I have some trouble calculating the area bounded by two hyperbolas(in the first quadrant) in a analytical way.
The functions are:
$y=\sqrt{a^2+cx^2}$
$x=\sqrt{a^2+cy^2}$
I've tried hyperbolic substitutions, but it did not lead to an elegant solution.
My proposition is:
$\int_0^b \int^\sqrt{a^2+cy^2}_\sqrt{\frac{cy^2-a^2}{c}}dxdy$
In which $b=\sqrt{\frac{a^2+ca^2}{1-c^2}}$
I hope someone can point me in the right direction!
Picture of the problem:
(http://i65.tinypic.com/155qbr9.jpg)
Cheers
PS. a and c are constants and not equal to each other
I think making it a polar integral does the job.
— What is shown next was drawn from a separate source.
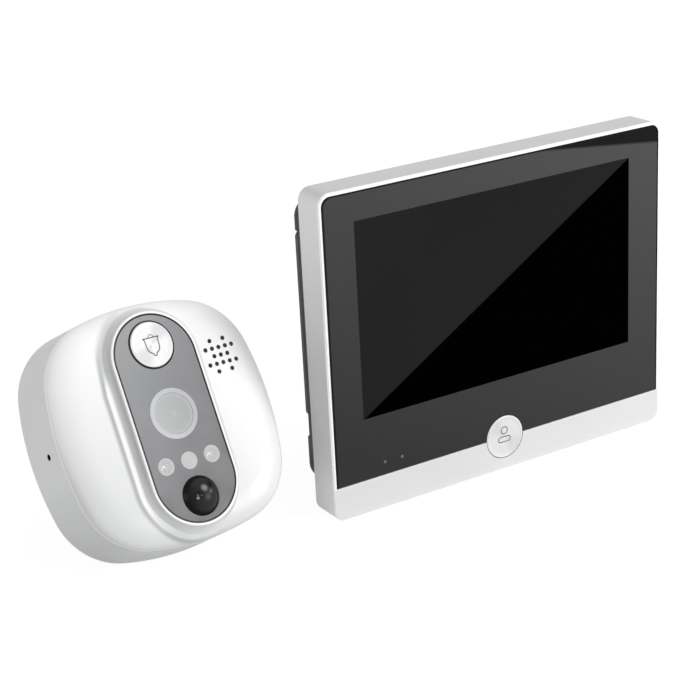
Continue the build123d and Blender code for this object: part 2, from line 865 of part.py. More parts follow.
def station_rear_base():
    front = Pos(0, 0, seam) * station_outline(0)
    back = Pos(0, 0, station_rear) * station_outline(base_flare)
    base = loft([front, back], ruled=True)
    base = fillet(edges_at(base, station_rear), base_round)
    base = chamfer(edges_at(base, seam), seam_bevel)
    base = base - slab(station_outline(-station_wall), base_floor, seam)
    tongue_out = station_outline(-station_wall - fit_gap)
    tongue_in = station_outline(-station_wall - fit_gap - tongue_wall)
    tongue = slab(tongue_out, seam - tongue_height, seam + tongue_height)
    tongue = tongue - slab(tongue_in, seam - tongue_height, seam + tongue_height)
    wall = slab(station_outline(-station_wall / 2), seam - 2 * tongue_height, seam - tongue_height)
    wall = wall - slab(tongue_in, seam - 2 * tongue_height, seam - tongue_height)
    base = base + tongue + wall
    for x, y in post_places():
        base = base + disc(x, y, base_post_radius, base_floor, station_board_back)
    seat_face = Pos(0, 0, station_rear) * station_outline(-gasket_inset)
    hub = disc(0, station_y, gasket_hole, station_rear, station_rear + gasket_sink)
    recess = extrude(seat_face, amount=gasket_sink, dir=(0, 0, 1)) - hub
    base = base - recess
    for x, y in post_places():
        base = base - disc(x, y, screw_hole, station_rear, station_board_back)
        base = base - disc(x, y, screw_head_radius + fit_gap, station_rear,
                           station_rear + screw_sink)
    base = base - disc(0, station_y, tube_neck + bore_gap, station_rear, base_floor)
    sound = Pos(-station_half_width, side_hole_y, -side_hole_depth) * Rot(0, 90, 0)
    return base - sound * Cylinder(side_hole_radius, cutter_length)


def face_panel():
    panel = slab(stadium(panel_half_width - panel_gap, panel_bottom + panel_gap,
                         panel_top - panel_gap), flange_front, 0)
    holes = ((0, bell_y, bell_hole), (0, 0, camera_hole), (0, dome_y, dome_hole),
             (-lamp_x, lamp_y, lamp_hole), (lamp_x, lamp_y, lamp_hole), (0, lamp_y, lamp_hole))
    for x, y, radius in holes:
        panel = panel - disc(x, y, radius, flange_front, 0)
    return panel


# Depths of the pieces behind the bell button
bell_flange_front = flange_front - button_gap
bell_flange_back = bell_flange_front - bell_flange_thickness
bell_stem_back = bell_flange_back - bell_travel - slip_gap


def bell_button():
    flange = (bell_hole + bell_flange, bell_flange_front, bell_flange_back)
    return push_button(bell_y, bell_radius, bell_proud, flange, bell_stem_back)


def bell_switch_plunger():
    return disc(0, bell_y, plunger_radius, bell_stem_back - plunger_height, bell_stem_back)


def bell_switch_body():
    top = bell_stem_back - plunger_proud
    return switch_body(bell_y, top, station_board_front, bell_travel)


def camera_trim_ring():
    """The pale ring round the camera window, with a flange behind the panel."""
    outer = camera_hole - bore_gap
    inner = camera_hole - ring_width
    flange_back = flange_front - flange_thickness
    trim = disc(0, 0, outer, flange_front, 0)
    trim = trim + disc(0, 0, camera_hole + camera_flange, flange_back, flange_front)
    trim = trim - disc(0, 0, inner, window_back, 0)
    return trim - disc(0, 0, inner - ring_lip, flange_back, window_back)


def camera_window():
    radius = camera_hole - ring_width - bore_gap
    return disc(0, 0, radius, window_back, -window_sink)


def camera_module():
    return brick(0, 0, camera_block, station_board_front)


def camera_lens_barrel():
    """A stepped barrel with the seat that its front lens lies in."""
    back = station_board_front + camera_block[2]
    front = flange_front - flange_thickness - barrel_gap
    step = (front + back) / 2
    barrel = disc(0, 0, barrel_radius, back, step)
    barrel = barrel + disc(0, 0, barrel_radius - barrel_step, step, front)
    return barrel - disc(0, 0, lens_radius + bore_gap, front - lens_depth, front)


def camera_lens():
    """A small lens with a bulging front."""
    front = flange_front - flange_thickness - barrel_gap
    body = disc(0, 0, lens_radius, front - lens_depth, front + lens_bulge)
    ball = (lens_radius ** 2 + lens_bulge ** 2) / (2 * lens_bulge)
    return body & (Pos(0, 0, front + lens_bulge - ball) * Sphere(ball))


def small_window(x, length_behind):
    """A round window in the panel, with its flange behind it."""
    flange_back = flange_front - length_behind
    window = disc(x, lamp_y, lamp_hole - bore_gap, flange_front, -light_sink)
    return window + disc(x, lamp_y, lamp_hole + small_flange, flange_back, flange_front)


def infrared_led(x):
    """A domed lamp on its two legs, behind a window."""
    top = flange_front - flange_thickness - led_gap
    bottom = top - led_length
    body = disc(x, lamp_y, led_radius, bottom, top - led_radius)
    body = body + Pos(x, lamp_y, top - led_radius) * Sphere(led_radius)
    body = body + disc(x, lamp_y, led_radius + led_flange, bottom, bottom + 2 * led_flange)
    for side in (-1, 1):
        leg_x = x + side * leg_spread / 2
        body = body + disc(leg_x, lamp_y, leg_radius, station_board_front, bottom)
    return body


def light_sensor_guide():
    rod_back = station_board_front + chip_height + fit_gap
    guide = small_window(0, flange_thickness)
    return guide + disc(0, lamp_y, guide_radius, rod_back, flange_front - flange_thickness)


def light_sensor():
    return brick(0, lamp_y, (chip_size, chip_size, chip_height), station_board_front)


def pir_dome():
    """The black dome of the motion sensor: a hollow cap on a short skirt with a flange."""
    outer = dome_hole - bore_gap
    ball = (outer ** 2 + dome_height ** 2) / (2 * dome_height)
    centre = Pos(0, dome_y, dome_height - ball)
    back = flange_front - flange_thickness
    cap = (centre * Sphere(ball)) & disc(0, dome_y, outer, 0, dome_height + ball)
    shell = cap + disc(0, dome_y, outer, flange_front, 0)
    shell = shell + disc(0, dome_y, dome_hole + dome_flange, back, flange_front)
    inner = outer - dome_wall
    shell = shell - (centre * Sphere(ball - dome_wall) & disc(0, dome_y, inner, 0, dome_height))
    return shell - disc(0, dome_y, inner, back, 0)


def pir_sensor():
    """A round metal can on three legs behind the dome."""
    top = flange_front - flange_thickness - can_gap
    bottom = top - can_height
    can = disc(0, dome_y, can_radius, bottom, top)
    can = chamfer(edges_at(can, top), dome_wall / 2)
    can = can + disc(0, dome_y, can_radius + can_rim, bottom, bottom + can_rim)
    for step in range(can_legs):
        turn = 2 * pi * step / can_legs
        x = leg_spread * 2 * sin(turn)
        y = dome_y + leg_spread * 2 * cos(turn)
        can = can + disc(x, y, leg_radius, station_board_front, bottom)
    return can


def station_speaker():
    front = cavity_top - speaker_gap
    back = front - round_speaker_height
    body = disc(grid_x, grid_y, round_speaker_radius, back + round_speaker_height / 2, front)
    magnet = disc(grid_x, grid_y, magnet_radius, back, front)
    return body + magnet


def microphone_boot():
    """A rubber sleeve that holds the capsule against the side wall."""
    tube = Cylinder(boot_radius, boot_length) - Cylinder(microphone_radius, boot_length)
    return boot_place() * tube


def station_microphone():
    capsule = Cylinder(microphone_radius - bore_gap, microphone_height)
    return boot_place() * Pos(0, 0, (microphone_height - boot_length) / 2 + fit_gap) * capsule


def boot_place():
    wall = -station_half_width + station_wall + slip_gap
    return Pos(wall + boot_length / 2, side_hole_y, -side_hole_depth) * Rot(0, 90, 0)


def station_main_board():
    board = slab(station_outline(-station_board_inset), station_board_back, station_board_front)
    for x, y in post_places():
        board = board - disc(x, y, screw_hole, station_board_back, station_board_front)
    return board


def station_screws():
    """Four screws from the back through the base and the board into the cover's posts."""
    seat = station_rear + screw_sink
    tip = station_board_front + screw_bite - slip_gap
    return [screw(x, y, seat, tip) for x, y in post_places()]


def mounting_tube():
    """The tube that passes through the door, flanged inside the base."""
    end = station_rear - tube_length
    tube = disc(0, station_y, tube_radius, end, base_floor)
    tube = chamfer(edges_at(tube, end), tube_bevel)
    tube = tube + disc(0, station_y, tube_neck, station_rear, base_floor)
    flange = disc(0, station_y, tube_flange, base_floor, base_floor + tube_flange_thickness)
    return tube + flange - disc(0, station_y, tube_bore, end, base_floor + tube_flange_thickness)


def rear_gasket():
    """The soft pad between the base and the door, with holes for the tube and the screws."""
    back = station_rear - gasket_thickness + gasket_sink
    face = station_outline(-gasket_inset - fit_gap)
    pad = slab(face, back, station_rear + gasket_sink)
    pad = pad - disc(0, station_y, gasket_hole + fit_gap, back, station_rear + gasket_sink)
    for x, y in post_places():
        hole = screw_head_radius + gasket_sink
        pad = pad - disc(x, y, hole, back, station_rear + gasket_sink)
    return pad


def station_place():
    """The station leans back until its rear edge and its tube's end both touch the floor."""
    roll = radians(station_roll)
    arc_middle = station_y + end_bow - station_half_height
    edge_y = arc_middle * cos(roll) - end_bow - base_flare + base_round
    edge_z = station_rear + base_round
    tip_y = station_y * cos(roll) - tube_radius + tube_bevel
    tip_z = station_rear - tube_length
    reach = hypot(edge_y - tip_y, edge_z - tip_z)
    lean = atan2(tip_y - edge_y, edge_z - tip_z) + asin(base_round / reach)
    height = base_round - edge_y * cos(lean) - edge_z * sin(lean)
    turn = Rot(0, 0, station_yaw) * Rot(90 - degrees(lean), 0, 0) * Rot(0, 0, -station_roll)
    return Pos(station_x, glass_y + station_back, height) * turn


def monitor_place():
    """The monitor stands on its bottom face, whose middle is the row's origin."""
    return Pos(0, glass_y, frame_bottom) * Rot(90, 0, 0)


monitor_pieces = {
    "monitor_front_frame": monitor_front_frame,
    "monitor_glass": monitor_glass,
    "glass_adhesive": glass_adhesive,
    "lcd_panel": lcd_panel,
    "lcd_chassis": lcd_chassis,
    "view_button": view_button,
    "view_switch_plunger": view_switch_plunger,
    "view_switch_body": view_switch_body,
    "button_board": button_board,
    "indicator_light_left": lambda: indicator_light(light_x[0]),
    "indicator_light_right": lambda: indicator_light(light_x[1]),
    "monitor_rear_housing": monitor_rear_housing,
    "wall_bracket": wall_bracket,
    "housing_screws": housing_screws,
    "monitor_main_board": monitor_main_board,
    "board_screws": board_screws,
    "battery_pack": battery_pack,
    "processor_shield": processor_shield,
    "ribbon_socket": ribbon_socket,
    "usb_port": usb_port,
    "card_slot": card_slot,
    "power_switch_body": power_switch_body,
    "power_switch_slider": power_switch_slider,
    "monitor_speaker": monitor_speaker,
    "monitor_microphone": monitor_microphone,
}

station_pieces = {
    "station_front_cover": station_front_cover,
    "station_rear_base": station_rear_base,
    "face_panel": face_panel,
    "bell_button": bell_button,
    "bell_switch_plunger": bell_switch_plunger,
    "bell_switch_body": bell_switch_body,
    "camera_trim_ring": camera_trim_ring,
    "camera_window": camera_window,
    "camera_module": camera_module,
    "camera_lens_barrel": camera_lens_barrel,
    "camera_lens": camera_lens,
    "infrared_window_left": lambda: small_window(-lamp_x, flange_thickness),
    "infrared_window_right": lambda: small_window(lamp_x, flange_thickness),
    "infrared_led_left": lambda: infrared_led(-lamp_x),
    "infrared_led_right": lambda: infrared_led(lamp_x),
    "light_sensor_guide": light_sensor_guide,
    "light_sensor": light_sensor,
    "pir_dome": pir_dome,
    "pir_sensor": pir_sensor,
    "station_speaker": station_speaker,
    "microphone_boot": microphone_boot,
    "station_microphone": station_microphone,
    "station_main_board": station_main_board,
    "station_screws": station_screws,
    "mounting_tube": mounting_tube,
    "rear_gasket": rear_gasket,
}


def solids_of(made):
    """The separate solids of one piece, or of a set of like pieces."""
    made = made if isinstance(made, list) else [made]
    return [solid for shape in made for solid in shape.solids()]


os.makedirs("parts", exist_ok=True)
for place, pieces in ((monitor_place(), monitor_pieces), (station_place(), station_pieces)):
    for name, make in pieces.items():
        placed = [place * solid for solid in solids_of(make())]
        export_step(Compound(children=placed) if len(placed) > 1 else placed[0],
                    os.path.join("parts", name + ".step"))
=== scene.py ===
import json
import math

import bpy
import bmesh
from mathutils import Matrix, Vector


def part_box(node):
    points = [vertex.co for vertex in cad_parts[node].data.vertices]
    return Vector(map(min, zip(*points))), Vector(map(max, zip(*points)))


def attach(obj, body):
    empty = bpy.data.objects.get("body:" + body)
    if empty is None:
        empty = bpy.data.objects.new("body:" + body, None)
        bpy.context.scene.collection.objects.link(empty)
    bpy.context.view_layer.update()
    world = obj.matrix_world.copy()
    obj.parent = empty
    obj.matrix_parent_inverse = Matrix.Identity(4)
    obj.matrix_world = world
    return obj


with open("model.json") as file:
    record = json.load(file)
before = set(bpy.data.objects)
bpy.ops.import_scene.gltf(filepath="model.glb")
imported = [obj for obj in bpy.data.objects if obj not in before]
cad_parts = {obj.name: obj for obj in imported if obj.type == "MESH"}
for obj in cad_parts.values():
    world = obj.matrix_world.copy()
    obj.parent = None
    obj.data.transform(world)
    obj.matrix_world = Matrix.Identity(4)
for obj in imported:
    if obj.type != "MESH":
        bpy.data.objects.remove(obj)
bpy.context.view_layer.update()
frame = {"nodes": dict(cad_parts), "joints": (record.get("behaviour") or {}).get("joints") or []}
nodes = frame["nodes"]
MM = 0.001

# Sizes in millimetres that tones, icons and screws share, each in its unit's own frame.
# An outline is left, right, low, high and the radius of its corners.
FRAME = (-58.1, 58.1, -51.0, 42.2, 3.6)
STRIP_TOP = -41.0                       # upper edge of the plain strip under the glass
SCREEN = (-47.3, 46.3, -23.04, 33.12)   # the display's lit area
VIEW_Y, VIEW_FACE = -40.9, 0.25         # the view button's middle and the height of its face
PANE = (-11.7, 11.7, -29.15, 26.9, 11.7)
BELL_Y, BELL_FACE = 18.85, 0.20
LAMP_X, LAMP_Y = 6.9, -12.8             # windows over the infrared lamps
DOME_Y = -22.4
SPEAKER_X, SPEAKER_Y, SPEAKER_FIELD = 20.05, 11.9, 6.5
MICROPHONE_Y, MICROPHONE_Z = -1.2, -11.4
HOUSING_SCREWS, HOUSING_SCREW_HEAD = [(-46.0, -38.6), (46.0, -38.6)], -14.8
STATION_SCREW_OFF, STATION_SCREW_DOWN, STATION_SCREW_HEAD = 21.63, 1.3, -19.6

# The monitor's own frame (x right, y up, z towards the viewer) in the row frame. Its origin
# lies in the face of the glass, 51 mm above the floor.
glass_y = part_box("monitor_glass")[0].y
upright = Matrix.Rotation(math.radians(90), 4, "X")
monitor_place = Matrix.Translation(Vector((0, glass_y, 51.0 * MM))) @ upright


def centre(node):
    low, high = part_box(node)
    return (Vector(low) + Vector(high)) / 2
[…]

The area in the first quadrant is symmetric, so it suffices to integrate from $0$ to $\pi/4$. The curve is $x^2-cy^2 = a^2$, so we have $r^2\cos^2\theta - cr^2\sin^2\theta = a^2$. The integral I get is
$${1\over 2}\int_0^{\pi/4} \frac{a^2}{\cos^2\theta -c \sin^2\theta} \; d\theta={a^2\over 2}\int_0^{\pi/4} \frac{1}{1 -(c+1)\sin^2\theta} \; d\theta.$$
Now it's time to use the $t = \tan(\theta/2)$ substitution. Multiply the final answer by 2 (or 8 if you want the area in your picture.)